La dolcezza di Gervaise, la sua rovina. Emile Zola è una “expérience” da cinema, dopo Venezia

Ultima incursione letteraria nei film di Venezia 80. Arriva in sala dal 13 settembre (per Luce Cinecittà) “l’Expérience Zola” dell’autore italiano trapiantato in Francia, Gianluca Matarrese, passato alle Giornate degli Autori tra gli eventi speciali. A partire dal personaggio di Gervaise, la lavandaia de “Lo scannatoio” di Emile Zola, qui trasformata in regista teatrale, il film fa danzare insieme la realtà stessa di Matarrese, quella della storia, del teatro, del libro in un caos indistricabile, da cui usciamo con tanti dubbi e tante buone domande …

 

All’inizio del film l’Expérience Zola di Gianluca Matarrese, evento speciale alle Giornate degli Autori, la protagonista Gerveise/Anne Barbot ripresa di profilo si gira e mostra un sorriso che sembra voler rasserenare gli altri.

Non è un gran momento per lei, il marito l’ha lasciata, deve traslocare e non trova un amico che le dia una mano, ma dai suoi occhi, dalla sua faccia stanca, dai gesti, trabocca una gentilezza sorprendente.

Poco più tardi quando, in cerca di soldi per un nuovo progetto, va a trovare un produttore è proprio quella gentilezza che le viene rimproverata. Avevamo creduto in lei, le fanno capire, ma col tempo ci è parso che non abbia abbastanza personalità.

In questo film Matarrese, attinge in profondità al realismo scientifico di Zola, trasforma la lavandaia del libro Lo scannatoio in una regista teatrale (è il vero lavoro di Anne Barbot, compagna di studi di Matarrese); ciò che resta centrale nel libro e nel film è la docilità di Gervaise, fino alla rovina.

È una dolcezza la sua che ricorda la rassegnazione, della poesia di Dylan Thomas, dedicata al padre gravemente malato, Do not go gentle into that good night/ Non andartene docile in quella buona notte. E che per contrasto ci porta a chiederci quanto possiamo fare per cambiare il copione che ci è stato assegnato.

Nel nostro mondo nutrito di illusionismo, fake news e intelligenza artificiale l’inattualità di Zola è una straordinaria cartina al tornasole per guardarci allo specchio e vedere al di là delle apparenze.

Lo scannatoio di Emile Zola – titolo originale L’ assommoir– racconta la storia, o meglio, la caduta all’inferno di Gervaise, una lavandaia abbandonata dal marito alcolizzato con due figli. La donna riesce nonostante tutto a ricostruire un equilibro, apre persino una lavanderia in proprio, trova un brav’uomo e ha con lui un’altra figlia, ma è solo un’illusione, l’alcol divorerà tutto fino all’osso. Per il critico italiano Francesco De Santis: “l’Assomoire è un’evoluzione al rovescio, dall’uomo all’animale, dall’ideale umano di Gervasia, fino all’idiotismo, all’intelligenza cristallizzata”.

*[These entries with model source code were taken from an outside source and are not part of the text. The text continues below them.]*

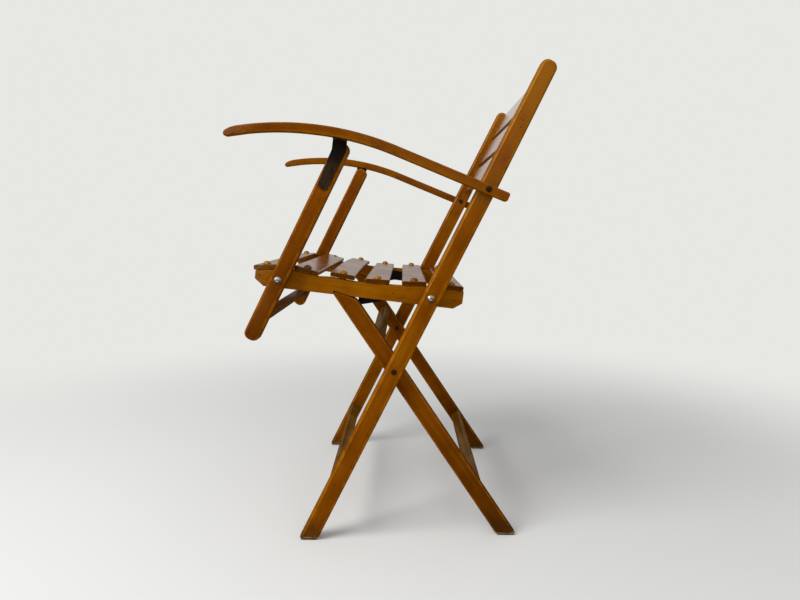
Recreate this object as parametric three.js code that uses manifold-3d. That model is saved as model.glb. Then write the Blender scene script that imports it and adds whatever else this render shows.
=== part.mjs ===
// A folding armchair in lacquered beech. Two long rails run from the front floor to the top of the slatted
// back, a pair of rear legs crosses them, the slatted seat tips up about the rails, and two curved arms ride
// on the rails and on a pair of front posts that stay parallel to the rails while the chair folds.
// Millimetres. +Z is up, the sitter faces -Y, and the sitter's left hand is on +X.
// Side members are drawn in the side plane as points (y, z), each in its member's own turned frame.

import * as THREE from "three";
import { mergeVertices } from "three/addons/utils/BufferGeometryUtils.js";
import Module from "manifold-3d";

const wasm = await Module();
wasm.setup();

const degrees = THREE.MathUtils.degToRad;

// Boards, gaps and cuts
const boardThickness = 21;
const edgeChamfer = 1.4;
const layerGap = 0.8;
const seatedGap = 0.3;
const boreClearance = 0.3;
const overrun = 3;

// Width of the chair, over the outer faces of the long rails
const chairWidth = 496;

// Long rails, with reaches measured along the rail from the floor
const railLean = degrees(26.5);
const railWidth = 28.6;
const railTopWidth = 26;
const railTopSetback = 12;
const railTopRise = 13;
const crossingReach = 320;
const seatPivotReach = 453;
const armPivotReach = 645;

// Rear legs, with reaches measured along the leg from the crossing
const legLean = degrees(33.8);
const legWidth = 27.5;
const legTipFall = degrees(18);
const legTipHeight = 6.2;

// Glides under the four feet
const glideThickness = 2;
const glideInset = 1;
const glideSetback = 1;

// Stretcher between the long rails near the floor
const frontStretcherWidth = 20;
const frontStretcherDepth = 14;
const frontStretcherReach = 104;
const frontStretcherInset = 2;
const stretcherSetback = 3;

// Stretcher between the rear legs near the floor, below the crossing
const rearStretcherWidth = 22;
const rearStretcherDepth = 14;
const rearStretcherReach = 246;
const rearStretcherOffset = 2;
const rearStretcherSetback = 3.5;

// Bar between the rear legs above the crossing
const legBarWidth = 20;
const legBarDepth = 18;
const legBarReach = 51;
const legBarSetback = 3;

// Back slats
const backSlatCount = 3;
const backSlatWidth = 50;
const backSlatThickness = 8;
const backSlatPitch = 65.5;
const backSlatLift = 25;
const backSlatRecess = 12;
const backSlatSetback = 2;

// Seat rails, with places measured from the seat pivot
const seatDrop = degrees(6.65);
const seatPivotSpacing = 246;
const seatRailTail = 52.5;
const seatRailNose = 41.5;
const seatRailDepth = 32;
const seatRailPivotHeight = 14;
const seatRailFrontCutLength = 15;
const seatRailFrontCutHeight = 11;
const seatRailRearCutLength = 14;
const seatRailRearCutHeight = 10;

// Seat slats from front to rear: place along the seat rail, height on it, and tilt against it
const slatWidth = 40.4;
const slatThickness = 8;
const slatSetback = 1.6;
const slatPlaceShares = [0.949, 0.761, 0.585, 0.4165, 0.239, 0.0627];
const slatHeightShares = [0.85, 0.9, 0.8, 0.785, 0.9, 0.935];
const slatTilts = [8.4, -9.7, -3.6, 3.1, 5, -1.2].map(degrees);
const raisedSlat = 2;
const slatSpacerHeight = 1.4;
const slatSpacerRadius = 6;

// Domed wooden plugs over the slat screws
const plugRadius = 6.5;
const plugHeight = 5.4;

// Steel catch plates inside the seat rails, at the leg tips
const catchRise = 20;
const catchDrop = 15;
const catchThickness = 2;
const catchFrontShare = 0.743;
const catchLowShare = 0.406;
const catchRearShare = 0.279;
const catchSetback = 5;

// Front posts, with reaches measured from the post's seat rail pivot
const postWidth = 26;
const postFootReach = 107;
const postHeadReach = 48;
const postEndSetback = 10;

// Bar between the front posts, below the seat
const postBarWidth = 14;
const postBarDepth = 18;
const postBarReach = 69;
const postBarSetback = 3;

// Arms, straight past the rail and then bent down to the nose, with runs measured from the rail pivot
const armDrop = degrees(22.2);
const armThickness = 14.2;
const armNoseThickness = 12;
const armWidth = 21;
const armTail = 34;
const armStraight = 154;
const armReach = 422;
const armBendRadius = 463;
const armNoseLength = 24;
const armNoseFall = 6;
const armNoseRunShares = [0.4, 0.7, 0.9, 1];
const armNoseFallShares = [0.09, 0.32, 0.62, 1];
const armEdgeChamfer = 2.2;

// Steel brackets bent from sheet: a strap on the post, a flared neck, and a flange under the arm
const bracketThickness = 2.5;
const strapWidth = 16.5;
const strapTailReach = 23.5;
const neckWidth = 22;
const neckHeight = 17;
const neckFlare = 9;
const neckLead = 4;
const flangeReach = 19;

// Bolts, and the screws that hold the brackets and stop inside the posts
const boltRadius = 3;
const domeHeadRadius = 6;
const domeHeadHeight = 3.6;
const darkHeadRadius = 4.6;
const darkHeadHeight = 2.6;
const screwHeadRadius = 4.2;
const screwHeadHeight = 1;
const screwCover = 5;
const tailHeadRadius = 4.6;
const tailHeadHeight = 1.6;
const headRimHeight = 0.6;

// Facets
const roundSides = 16;
const domeRings = 3;
const cornerSteps = 4;
const bendSteps = 16;

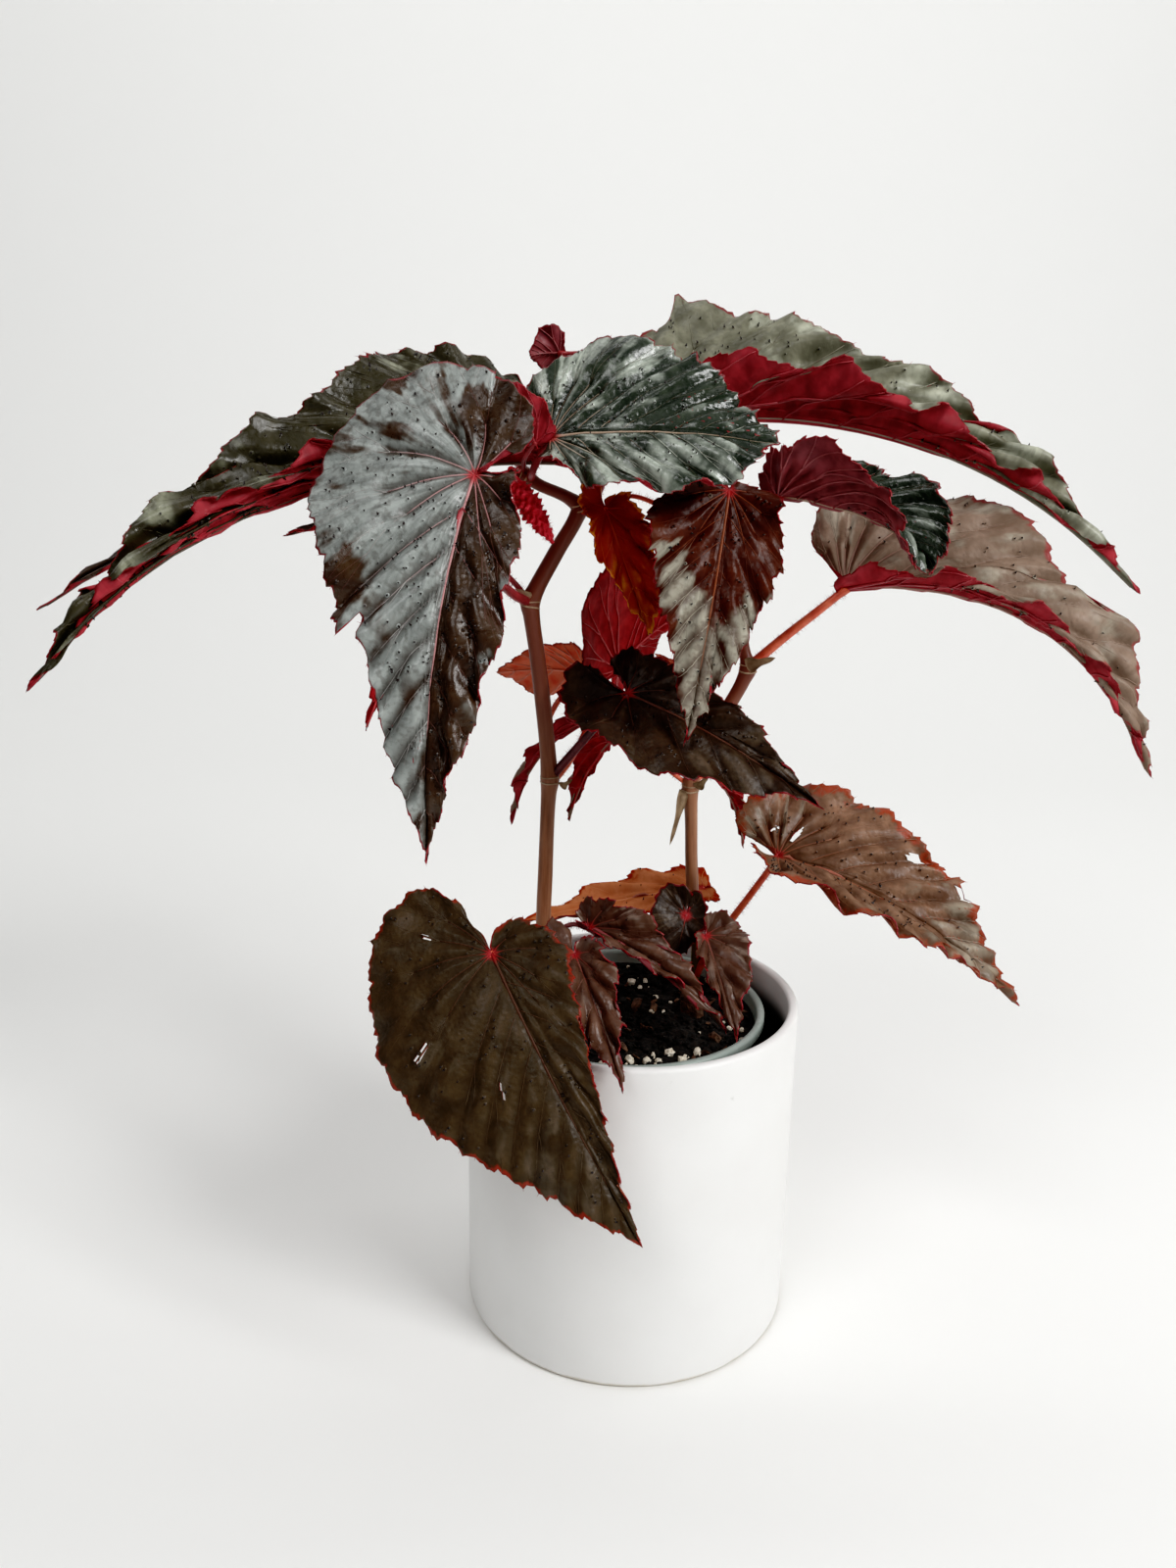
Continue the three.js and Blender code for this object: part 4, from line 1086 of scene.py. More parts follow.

Non stupisce che Gianluca Matarrese (le beaux parleurs, il posto con Gianluca Colombo, Fuori tutto) abbia scelto proprio questo lavoro di Zola per il suo film. Quarantatré anni, nato a Torino, ma stabilito in Francia dal 2002, ambienta oltralpe anche quest’ ultimo lavoro.

L’experience Zola dopo Venezia esce nelle sale dal 13 settembre. Collaborano alla sceneggiatura anche i due protagonisi Anne Barbot e Benoît Dallongeville che interpreta Coupeau.

In uno dei suoi primi film Matarrese aveva documentato un fallimento economico che aveva coinvolto la sua famiglia; la sua capacità di trasformare la disfatta in arte diventa in quest’opera un sofisticato gioco a incastri e rimandi. Se Zola aveva trasformato la realtà in un romanzo, dopo un’approfondita ricerca, usando per la prima volta anche il gergo popolare, l’argot, Matarrese intreccia, realtà, teatro e cinema fino a farci perdere il filo.

È il teatro o la realtà a tirare le fila del film? È Zola o Matarrese? Nel film compare anche lui a raccontarci come ha conosciuto la protagonista, e così la realtà del regista, quella della storia, del teatro, del film, del libro danzano in un caos indistricabile, da cui usciamo con tanti dubbi e tante buone domande.